(CAD and scene scripts)
-- Begin --

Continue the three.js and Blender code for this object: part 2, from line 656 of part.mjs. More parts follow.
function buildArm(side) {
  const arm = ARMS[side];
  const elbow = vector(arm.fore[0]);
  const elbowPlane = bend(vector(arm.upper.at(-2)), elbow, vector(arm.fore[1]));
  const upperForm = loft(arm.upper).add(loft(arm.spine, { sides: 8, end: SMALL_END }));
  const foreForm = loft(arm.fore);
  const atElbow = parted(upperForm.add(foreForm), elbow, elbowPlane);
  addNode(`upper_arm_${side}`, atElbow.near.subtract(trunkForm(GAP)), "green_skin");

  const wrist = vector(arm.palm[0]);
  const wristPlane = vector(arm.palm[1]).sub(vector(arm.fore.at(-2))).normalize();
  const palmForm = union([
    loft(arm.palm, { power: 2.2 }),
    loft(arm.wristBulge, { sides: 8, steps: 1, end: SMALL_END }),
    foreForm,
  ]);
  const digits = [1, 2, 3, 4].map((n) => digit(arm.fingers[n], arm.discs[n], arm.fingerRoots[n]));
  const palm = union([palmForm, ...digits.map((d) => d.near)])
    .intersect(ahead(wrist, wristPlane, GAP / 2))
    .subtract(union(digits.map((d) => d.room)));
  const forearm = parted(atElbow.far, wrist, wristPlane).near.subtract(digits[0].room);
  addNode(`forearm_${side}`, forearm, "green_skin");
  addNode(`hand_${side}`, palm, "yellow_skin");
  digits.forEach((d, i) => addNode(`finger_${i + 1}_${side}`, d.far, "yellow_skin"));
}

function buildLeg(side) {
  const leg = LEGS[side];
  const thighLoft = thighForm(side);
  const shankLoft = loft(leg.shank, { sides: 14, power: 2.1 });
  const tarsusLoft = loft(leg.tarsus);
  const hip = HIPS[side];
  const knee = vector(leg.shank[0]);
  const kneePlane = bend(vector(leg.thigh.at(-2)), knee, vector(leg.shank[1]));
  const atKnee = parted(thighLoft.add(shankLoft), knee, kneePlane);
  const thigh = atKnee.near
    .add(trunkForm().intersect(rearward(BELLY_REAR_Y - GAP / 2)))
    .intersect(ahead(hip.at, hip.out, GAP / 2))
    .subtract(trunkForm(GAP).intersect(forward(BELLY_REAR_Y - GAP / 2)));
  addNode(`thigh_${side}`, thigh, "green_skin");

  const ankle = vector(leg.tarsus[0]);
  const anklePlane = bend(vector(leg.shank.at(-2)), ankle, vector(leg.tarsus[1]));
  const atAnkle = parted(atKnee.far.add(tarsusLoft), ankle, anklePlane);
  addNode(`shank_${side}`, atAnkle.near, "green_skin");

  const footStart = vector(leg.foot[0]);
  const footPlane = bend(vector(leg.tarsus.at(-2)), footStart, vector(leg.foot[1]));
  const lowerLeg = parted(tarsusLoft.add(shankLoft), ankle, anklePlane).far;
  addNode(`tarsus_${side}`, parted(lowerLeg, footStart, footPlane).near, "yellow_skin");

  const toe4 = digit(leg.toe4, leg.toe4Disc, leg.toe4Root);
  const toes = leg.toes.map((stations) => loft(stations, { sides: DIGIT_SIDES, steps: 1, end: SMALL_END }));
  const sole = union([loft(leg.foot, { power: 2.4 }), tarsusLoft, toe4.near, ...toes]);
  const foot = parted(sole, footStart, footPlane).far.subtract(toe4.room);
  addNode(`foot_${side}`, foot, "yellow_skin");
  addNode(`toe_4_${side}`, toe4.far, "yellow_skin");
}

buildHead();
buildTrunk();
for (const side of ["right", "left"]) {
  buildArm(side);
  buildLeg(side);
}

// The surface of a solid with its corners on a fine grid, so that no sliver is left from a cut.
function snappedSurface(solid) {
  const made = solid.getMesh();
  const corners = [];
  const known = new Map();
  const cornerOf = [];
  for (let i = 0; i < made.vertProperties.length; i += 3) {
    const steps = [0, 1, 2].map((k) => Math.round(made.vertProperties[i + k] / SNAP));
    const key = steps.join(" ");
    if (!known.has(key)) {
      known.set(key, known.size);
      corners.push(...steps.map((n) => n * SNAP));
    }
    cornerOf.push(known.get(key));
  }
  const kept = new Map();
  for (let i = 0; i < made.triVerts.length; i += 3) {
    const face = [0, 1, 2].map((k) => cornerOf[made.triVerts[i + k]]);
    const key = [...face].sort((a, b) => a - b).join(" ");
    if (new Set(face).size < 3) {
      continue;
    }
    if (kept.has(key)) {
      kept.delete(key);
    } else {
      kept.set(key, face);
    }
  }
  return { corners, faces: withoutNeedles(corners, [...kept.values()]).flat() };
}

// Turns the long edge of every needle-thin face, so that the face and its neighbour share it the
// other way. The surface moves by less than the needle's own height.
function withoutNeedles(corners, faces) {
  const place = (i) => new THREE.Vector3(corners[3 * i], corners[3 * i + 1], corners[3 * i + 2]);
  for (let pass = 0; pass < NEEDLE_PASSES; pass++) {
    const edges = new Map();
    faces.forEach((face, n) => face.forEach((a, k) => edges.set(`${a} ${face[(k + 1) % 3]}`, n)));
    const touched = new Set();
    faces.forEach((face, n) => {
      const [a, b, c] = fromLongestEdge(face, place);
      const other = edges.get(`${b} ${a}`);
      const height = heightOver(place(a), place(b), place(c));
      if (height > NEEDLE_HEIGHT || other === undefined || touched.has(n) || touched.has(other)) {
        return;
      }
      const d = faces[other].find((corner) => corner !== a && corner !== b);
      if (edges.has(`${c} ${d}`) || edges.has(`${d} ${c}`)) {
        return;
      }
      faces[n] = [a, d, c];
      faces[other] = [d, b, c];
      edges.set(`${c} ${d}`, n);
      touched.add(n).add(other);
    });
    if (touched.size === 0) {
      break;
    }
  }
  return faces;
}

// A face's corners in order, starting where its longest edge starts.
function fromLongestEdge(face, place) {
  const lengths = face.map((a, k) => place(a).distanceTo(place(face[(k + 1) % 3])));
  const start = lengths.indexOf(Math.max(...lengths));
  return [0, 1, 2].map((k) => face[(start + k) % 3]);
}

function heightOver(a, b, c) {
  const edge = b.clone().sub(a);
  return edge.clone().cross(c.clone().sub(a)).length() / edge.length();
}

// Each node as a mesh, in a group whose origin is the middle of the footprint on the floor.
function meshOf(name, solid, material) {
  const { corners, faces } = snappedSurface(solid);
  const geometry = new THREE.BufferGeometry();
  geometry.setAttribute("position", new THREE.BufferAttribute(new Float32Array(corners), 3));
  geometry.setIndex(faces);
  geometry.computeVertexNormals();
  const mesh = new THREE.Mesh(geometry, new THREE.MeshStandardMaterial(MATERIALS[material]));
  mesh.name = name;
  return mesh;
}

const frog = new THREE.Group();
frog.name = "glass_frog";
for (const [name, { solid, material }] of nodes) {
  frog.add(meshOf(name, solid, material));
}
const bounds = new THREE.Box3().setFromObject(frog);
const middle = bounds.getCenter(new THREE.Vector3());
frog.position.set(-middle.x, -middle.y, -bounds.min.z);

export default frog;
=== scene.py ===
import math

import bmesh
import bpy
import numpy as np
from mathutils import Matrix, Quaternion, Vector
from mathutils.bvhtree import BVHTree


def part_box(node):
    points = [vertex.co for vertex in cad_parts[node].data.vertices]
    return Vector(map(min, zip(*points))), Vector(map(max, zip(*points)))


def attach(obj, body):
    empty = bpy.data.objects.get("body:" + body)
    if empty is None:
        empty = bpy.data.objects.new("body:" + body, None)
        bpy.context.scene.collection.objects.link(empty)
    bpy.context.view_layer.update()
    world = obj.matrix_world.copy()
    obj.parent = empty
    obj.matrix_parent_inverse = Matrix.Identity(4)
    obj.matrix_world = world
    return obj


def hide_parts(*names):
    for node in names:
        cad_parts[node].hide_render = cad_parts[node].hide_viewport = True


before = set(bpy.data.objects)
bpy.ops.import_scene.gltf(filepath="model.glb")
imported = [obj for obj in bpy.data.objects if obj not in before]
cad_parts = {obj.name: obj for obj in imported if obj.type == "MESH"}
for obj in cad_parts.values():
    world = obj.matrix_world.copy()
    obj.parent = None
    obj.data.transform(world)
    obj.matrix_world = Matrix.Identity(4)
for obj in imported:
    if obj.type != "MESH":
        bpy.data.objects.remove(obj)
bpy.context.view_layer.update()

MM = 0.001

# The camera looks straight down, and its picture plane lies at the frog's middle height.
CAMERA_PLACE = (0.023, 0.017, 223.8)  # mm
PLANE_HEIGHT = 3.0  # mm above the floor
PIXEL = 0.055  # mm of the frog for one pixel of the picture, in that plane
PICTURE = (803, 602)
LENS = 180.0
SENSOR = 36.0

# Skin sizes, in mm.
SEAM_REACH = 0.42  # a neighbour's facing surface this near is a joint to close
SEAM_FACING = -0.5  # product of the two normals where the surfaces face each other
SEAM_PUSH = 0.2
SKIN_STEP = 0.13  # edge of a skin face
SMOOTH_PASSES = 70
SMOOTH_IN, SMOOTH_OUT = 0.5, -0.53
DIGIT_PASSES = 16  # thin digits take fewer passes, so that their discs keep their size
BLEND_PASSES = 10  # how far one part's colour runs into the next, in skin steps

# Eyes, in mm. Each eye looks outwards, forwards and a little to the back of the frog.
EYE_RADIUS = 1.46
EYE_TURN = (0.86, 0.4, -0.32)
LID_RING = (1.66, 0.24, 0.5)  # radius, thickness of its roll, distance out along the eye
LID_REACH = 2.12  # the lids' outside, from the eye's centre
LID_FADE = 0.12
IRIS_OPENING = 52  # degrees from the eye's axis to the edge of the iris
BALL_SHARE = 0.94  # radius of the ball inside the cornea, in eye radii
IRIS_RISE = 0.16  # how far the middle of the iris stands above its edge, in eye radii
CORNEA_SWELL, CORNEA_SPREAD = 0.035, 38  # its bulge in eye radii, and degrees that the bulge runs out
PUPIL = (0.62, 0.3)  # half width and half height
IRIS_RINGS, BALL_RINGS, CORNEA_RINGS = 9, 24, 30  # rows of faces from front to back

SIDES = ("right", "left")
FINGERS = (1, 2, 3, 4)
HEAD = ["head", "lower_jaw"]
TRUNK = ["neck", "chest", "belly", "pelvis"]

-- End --
-- Begin --

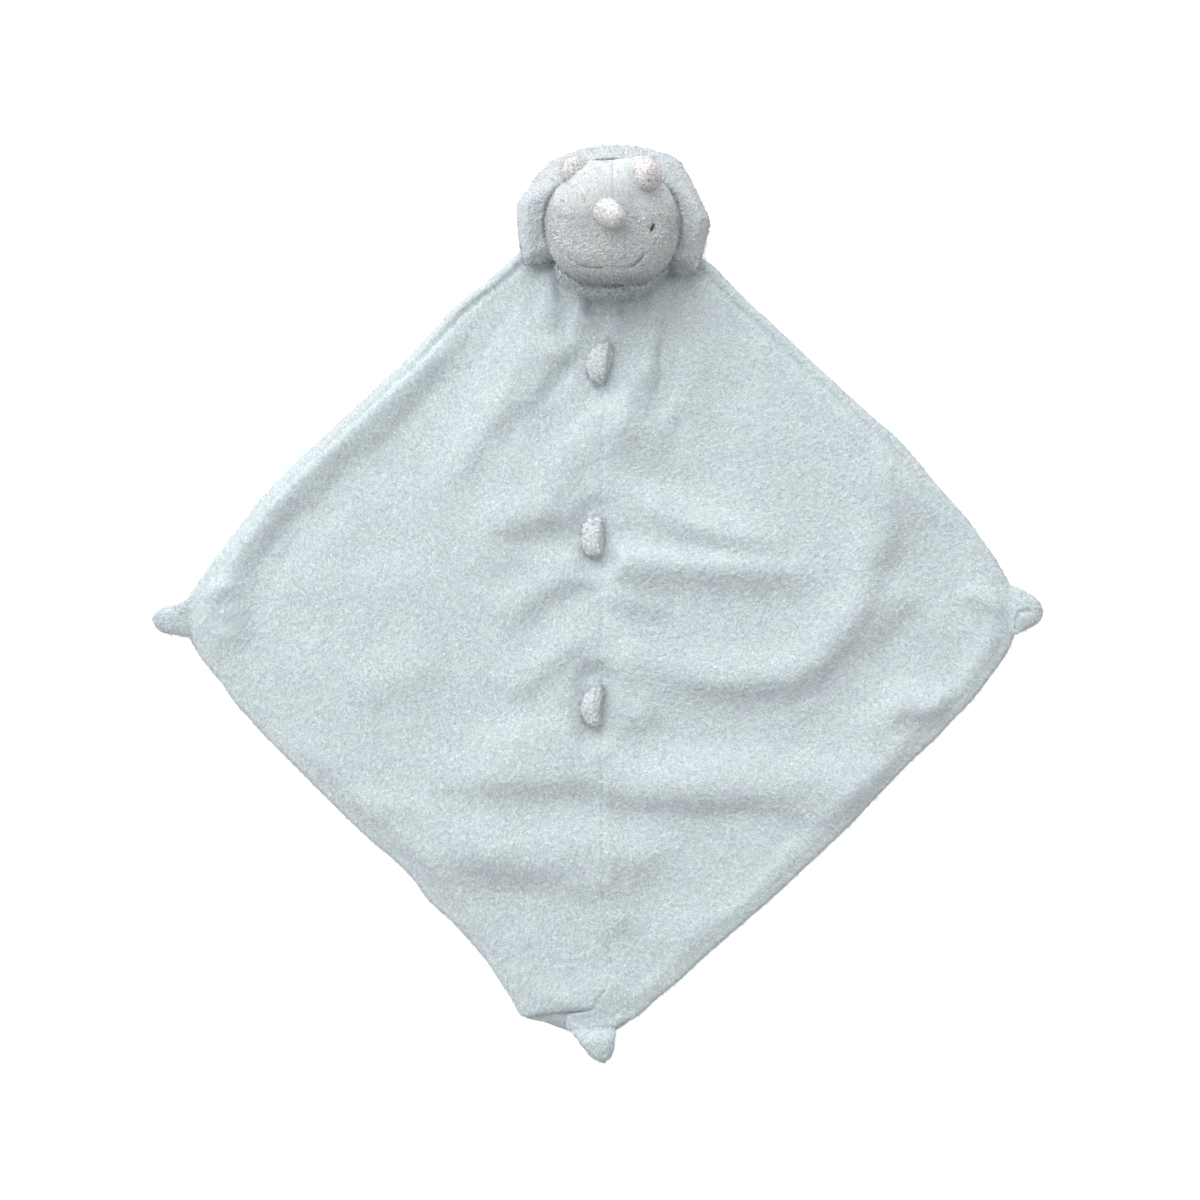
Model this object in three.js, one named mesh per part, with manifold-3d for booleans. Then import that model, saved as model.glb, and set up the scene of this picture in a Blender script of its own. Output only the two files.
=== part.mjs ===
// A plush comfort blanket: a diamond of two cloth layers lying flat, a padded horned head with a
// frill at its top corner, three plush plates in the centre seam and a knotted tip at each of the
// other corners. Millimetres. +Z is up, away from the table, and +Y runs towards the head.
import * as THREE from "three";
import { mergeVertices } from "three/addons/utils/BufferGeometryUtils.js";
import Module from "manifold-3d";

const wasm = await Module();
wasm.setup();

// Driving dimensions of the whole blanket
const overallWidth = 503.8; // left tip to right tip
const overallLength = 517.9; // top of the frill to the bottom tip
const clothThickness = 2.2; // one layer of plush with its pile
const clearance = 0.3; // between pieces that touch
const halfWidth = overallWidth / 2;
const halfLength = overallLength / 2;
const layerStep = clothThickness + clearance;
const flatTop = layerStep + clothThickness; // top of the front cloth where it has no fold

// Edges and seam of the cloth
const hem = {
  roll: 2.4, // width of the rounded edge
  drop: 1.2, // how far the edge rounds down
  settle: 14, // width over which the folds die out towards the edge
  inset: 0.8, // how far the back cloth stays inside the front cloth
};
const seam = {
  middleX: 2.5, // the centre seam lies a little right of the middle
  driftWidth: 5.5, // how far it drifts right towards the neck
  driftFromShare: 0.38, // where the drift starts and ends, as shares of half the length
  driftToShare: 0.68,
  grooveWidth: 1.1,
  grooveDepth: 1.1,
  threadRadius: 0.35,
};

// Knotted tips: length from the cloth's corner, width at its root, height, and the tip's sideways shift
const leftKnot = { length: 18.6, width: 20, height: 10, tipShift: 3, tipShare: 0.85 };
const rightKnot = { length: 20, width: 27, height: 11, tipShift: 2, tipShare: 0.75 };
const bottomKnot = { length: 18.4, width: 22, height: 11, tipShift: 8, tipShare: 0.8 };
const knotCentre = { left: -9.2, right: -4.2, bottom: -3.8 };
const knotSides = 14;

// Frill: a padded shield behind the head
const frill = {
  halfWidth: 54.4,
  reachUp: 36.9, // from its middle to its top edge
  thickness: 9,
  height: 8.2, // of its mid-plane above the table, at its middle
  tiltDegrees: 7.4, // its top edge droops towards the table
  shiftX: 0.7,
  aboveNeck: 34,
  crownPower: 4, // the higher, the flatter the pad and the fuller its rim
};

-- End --
-- Begin --

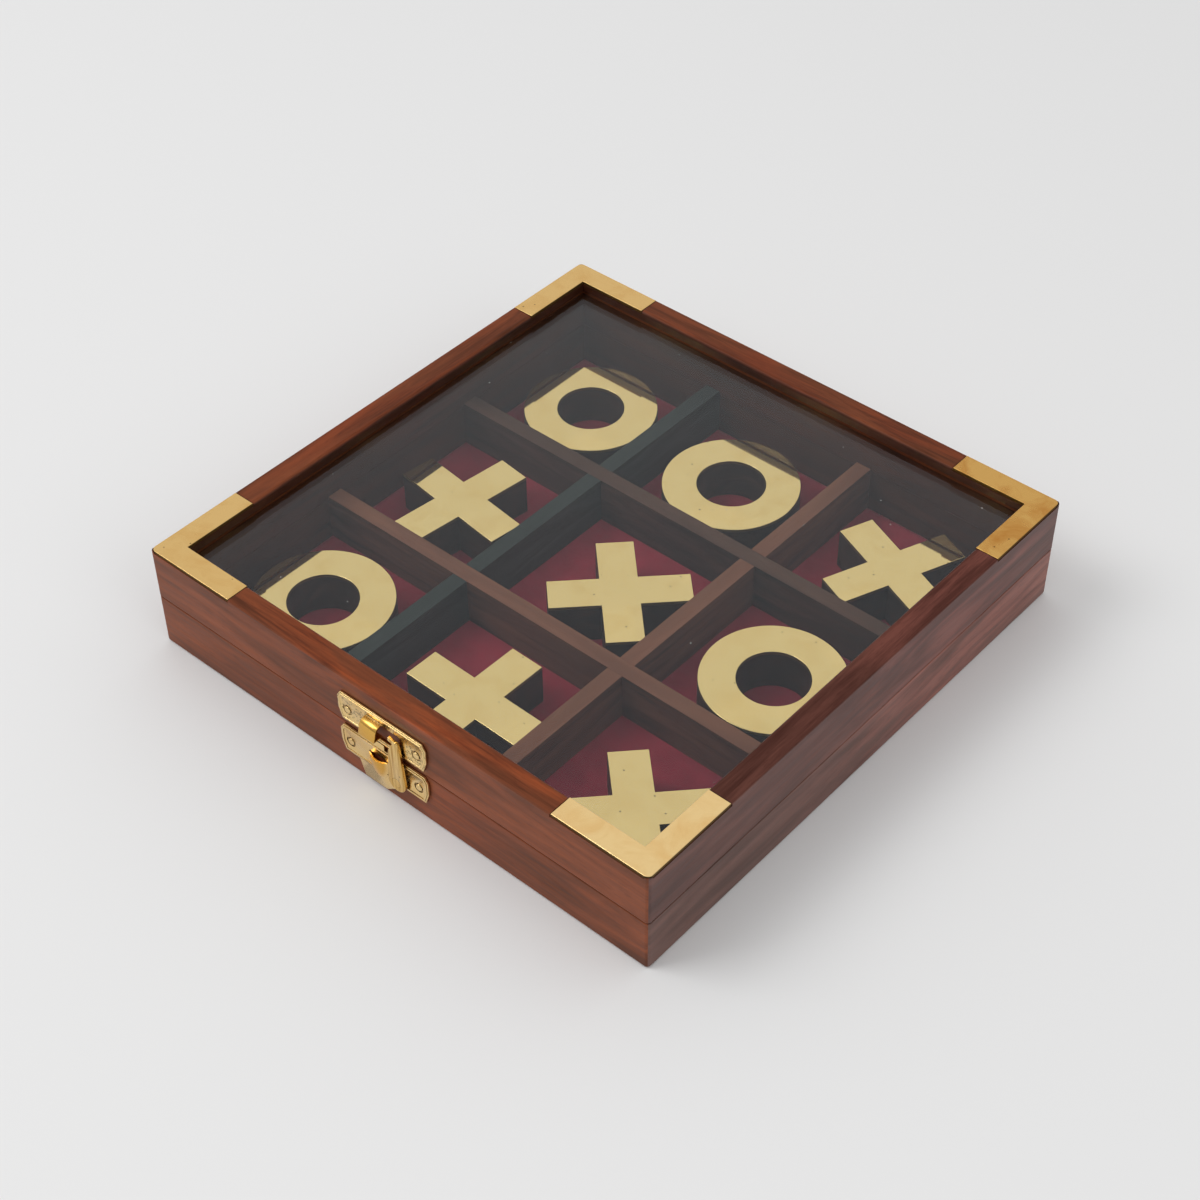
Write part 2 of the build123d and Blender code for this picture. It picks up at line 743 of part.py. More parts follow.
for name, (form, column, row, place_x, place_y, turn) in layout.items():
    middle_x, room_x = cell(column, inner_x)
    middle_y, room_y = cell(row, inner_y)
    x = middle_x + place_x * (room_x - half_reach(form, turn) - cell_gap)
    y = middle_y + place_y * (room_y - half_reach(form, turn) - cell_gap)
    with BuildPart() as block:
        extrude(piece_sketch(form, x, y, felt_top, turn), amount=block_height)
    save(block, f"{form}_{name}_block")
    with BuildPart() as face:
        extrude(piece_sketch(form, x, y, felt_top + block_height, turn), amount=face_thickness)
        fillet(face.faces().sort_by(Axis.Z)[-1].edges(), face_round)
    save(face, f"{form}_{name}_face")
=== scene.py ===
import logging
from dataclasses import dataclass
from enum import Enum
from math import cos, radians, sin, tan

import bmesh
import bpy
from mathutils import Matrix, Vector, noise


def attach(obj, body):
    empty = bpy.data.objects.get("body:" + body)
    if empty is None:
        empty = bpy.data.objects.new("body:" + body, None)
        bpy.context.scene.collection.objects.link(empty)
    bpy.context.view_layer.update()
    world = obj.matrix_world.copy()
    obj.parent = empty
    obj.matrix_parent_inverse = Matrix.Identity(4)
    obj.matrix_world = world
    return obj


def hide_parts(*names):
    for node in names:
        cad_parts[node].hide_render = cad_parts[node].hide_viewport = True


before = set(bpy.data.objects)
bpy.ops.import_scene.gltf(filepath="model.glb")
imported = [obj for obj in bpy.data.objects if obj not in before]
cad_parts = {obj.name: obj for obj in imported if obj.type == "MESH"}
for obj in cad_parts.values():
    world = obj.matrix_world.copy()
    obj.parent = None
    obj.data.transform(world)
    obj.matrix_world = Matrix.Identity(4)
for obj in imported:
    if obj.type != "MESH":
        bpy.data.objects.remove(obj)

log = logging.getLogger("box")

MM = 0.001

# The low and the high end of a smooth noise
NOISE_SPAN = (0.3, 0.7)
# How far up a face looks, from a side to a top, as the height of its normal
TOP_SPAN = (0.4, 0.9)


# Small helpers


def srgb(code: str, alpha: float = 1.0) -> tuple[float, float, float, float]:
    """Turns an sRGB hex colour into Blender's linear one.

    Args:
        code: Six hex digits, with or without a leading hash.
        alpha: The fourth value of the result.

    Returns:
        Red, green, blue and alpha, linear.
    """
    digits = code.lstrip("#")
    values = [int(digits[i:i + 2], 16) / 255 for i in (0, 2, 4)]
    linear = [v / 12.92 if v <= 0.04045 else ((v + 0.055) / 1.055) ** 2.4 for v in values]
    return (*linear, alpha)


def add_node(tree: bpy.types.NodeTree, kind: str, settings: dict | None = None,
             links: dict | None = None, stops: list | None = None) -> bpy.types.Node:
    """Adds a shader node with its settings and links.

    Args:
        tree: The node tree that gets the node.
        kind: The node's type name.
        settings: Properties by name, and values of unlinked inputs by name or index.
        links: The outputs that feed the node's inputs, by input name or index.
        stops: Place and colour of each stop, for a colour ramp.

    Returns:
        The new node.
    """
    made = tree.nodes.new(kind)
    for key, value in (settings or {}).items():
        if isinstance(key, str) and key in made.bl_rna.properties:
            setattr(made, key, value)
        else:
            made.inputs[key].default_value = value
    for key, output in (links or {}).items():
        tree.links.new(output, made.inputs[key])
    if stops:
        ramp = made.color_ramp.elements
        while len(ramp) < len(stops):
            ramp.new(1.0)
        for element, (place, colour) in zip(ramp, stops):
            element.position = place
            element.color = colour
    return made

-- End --

- [Brief] Taking the records above, retype every line from the one with "x = middle_x" down to the one with "Blender's linear one.", exactly and with nothing else.

- [Complete answer]
    x = middle_x + place_x * (room_x - half_reach(form, turn) - cell_gap)
    y = middle_y + place_y * (room_y - half_reach(form, turn) - cell_gap)
    with BuildPart() as block:
        extrude(piece_sketch(form, x, y, felt_top, turn), amount=block_height)
    save(block, f"{form}_{name}_block")
    with BuildPart() as face:
        extrude(piece_sketch(form, x, y, felt_top + block_height, turn), amount=face_thickness)
        fillet(face.faces().sort_by(Axis.Z)[-1].edges(), face_round)
    save(face, f"{form}_{name}_face")
=== scene.py ===
import logging
from dataclasses import dataclass
from enum import Enum
from math import cos, radians, sin, tan

import bmesh
import bpy
from mathutils import Matrix, Vector, noise


def attach(obj, body):
    empty = bpy.data.objects.get("body:" + body)
    if empty is None:
        empty = bpy.data.objects.new("body:" + body, None)
        bpy.context.scene.collection.objects.link(empty)
    bpy.context.view_layer.update()
    world = obj.matrix_world.copy()
    obj.parent = empty
    obj.matrix_parent_inverse = Matrix.Identity(4)
    obj.matrix_world = world
    return obj


def hide_parts(*names):
    for node in names:
        cad_parts[node].hide_render = cad_parts[node].hide_viewport = True


before = set(bpy.data.objects)
bpy.ops.import_scene.gltf(filepath="model.glb")
imported = [obj for obj in bpy.data.objects if obj not in before]
cad_parts = {obj.name: obj for obj in imported if obj.type == "MESH"}
for obj in cad_parts.values():
    world = obj.matrix_world.copy()
    obj.parent = None
    obj.data.transform(world)
    obj.matrix_world = Matrix.Identity(4)
for obj in imported:
    if obj.type != "MESH":
        bpy.data.objects.remove(obj)

log = logging.getLogger("box")

MM = 0.001

# The low and the high end of a smooth noise
NOISE_SPAN = (0.3, 0.7)
# How far up a face looks, from a side to a top, as the height of its normal
TOP_SPAN = (0.4, 0.9)


# Small helpers


def srgb(code: str, alpha: float = 1.0) -> tuple[float, float, float, float]:
    """Turns an sRGB hex colour into Blender's linear one.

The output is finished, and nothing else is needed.